/pubstats

Primary LanguagePython

Publication statistics

This repository establishes simple statistics for a set of conferences.

Using the DBLP data set, we extract the top conferences and then aggregate them on per-author basis. Based on different sub groups (e.g., security, embedded systems, or OS) we then calculate per author statistics in a nice overview.
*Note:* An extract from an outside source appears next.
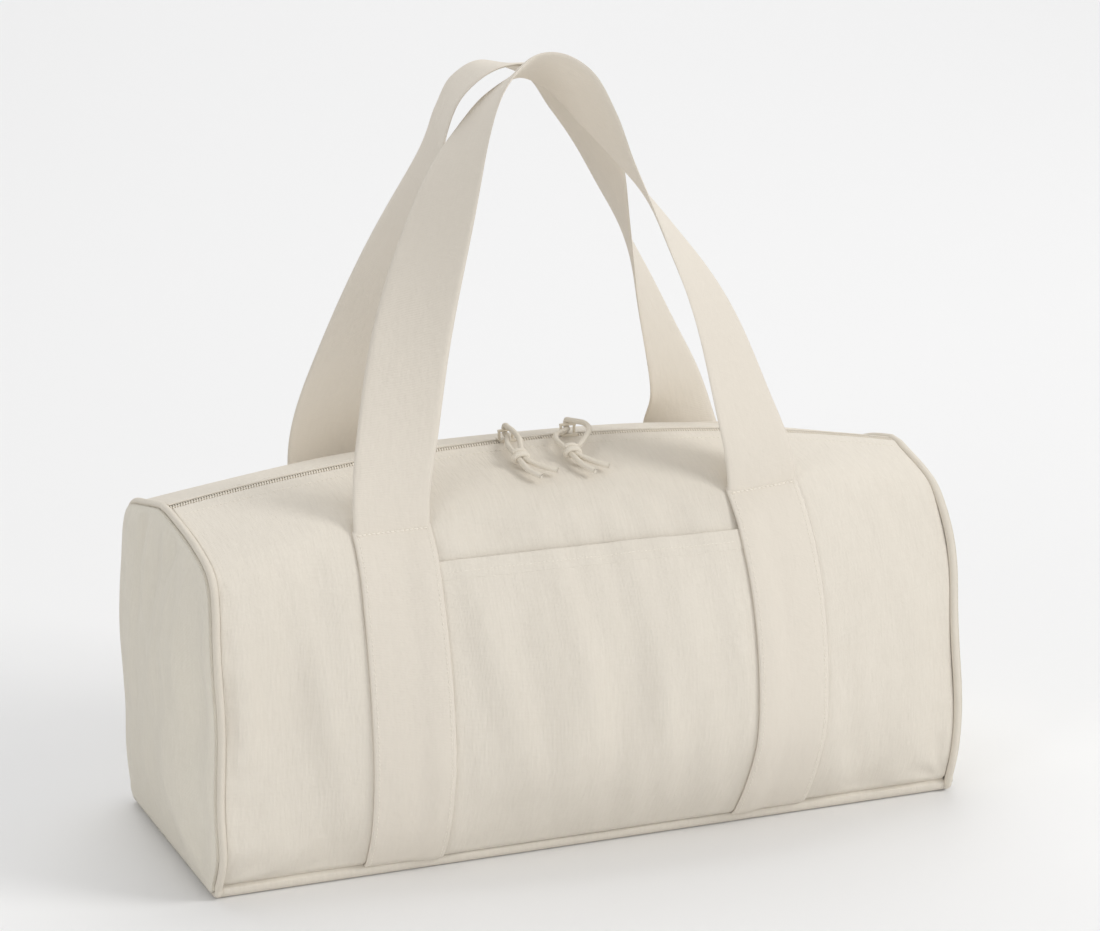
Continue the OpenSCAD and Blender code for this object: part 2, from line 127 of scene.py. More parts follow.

Processing happens in two stages:

  • parse_dblp.py extracts all publications and dumps them in a pickle files based on the per-area aggregation (this is slow as DBLP is a 3GB XML file). To be able to process such a large XML file, we use a stream processor that simply dumps interesting publications into Pub objects (see pubs.py).
  • top_authors.py leverages the pickle files to process per-area statistics and aggregate statistics.
  • author_cliques leverages the pickle files to calculate per-area author
  • cliques.

Using/Howto

  • Easy mode: check out the homepage
  • make all to download DBLP data, pickle, and create the html data
  • make fresh to update DBLP data and pickle it
  • make topauthors to create the top author pages
  • make cliques to create the cliques

Contributing

Ideas, comments, or improvements are welcome! Please reach out to Mathias Payer to discuss. You can also reach out to @gannimo on Twitter.

Changelog

  • 2023-08-21 random bugfixes and conference updates
  • 2023-02-06 adjusted SE/DB conferences based on feedback
  • 2021-02-09 fixed VLDB conference and added ICDE and PODS for the database community; added ASE and ISSTA for the software engineering community
  • 2021-01-11 added HPCA for architecture and adjusted paper length calculation for DAC
  • 2021-01-09 remove tutorials and short papers (by parsing pages data)
  • 2021-01-05 figures for overview page
  • 2021-01-04 new overview table across areas
  • 2021-01-02 added author cliques
  • 2020-12-30 first version with author statistics

Acknowledgements

This code and page was developed by Mathias Payer, initially over the 2020 holiday break. The site includes feedback and suggestions from too many to list, thank you for that!

We use information from DBLP and CSRankings for anti-aliasing of authors. The idea for the statistics was inspired by Davide's Software Security Circus.

License

All data in this repository is licensed under CC BY-NC-ND 4.0.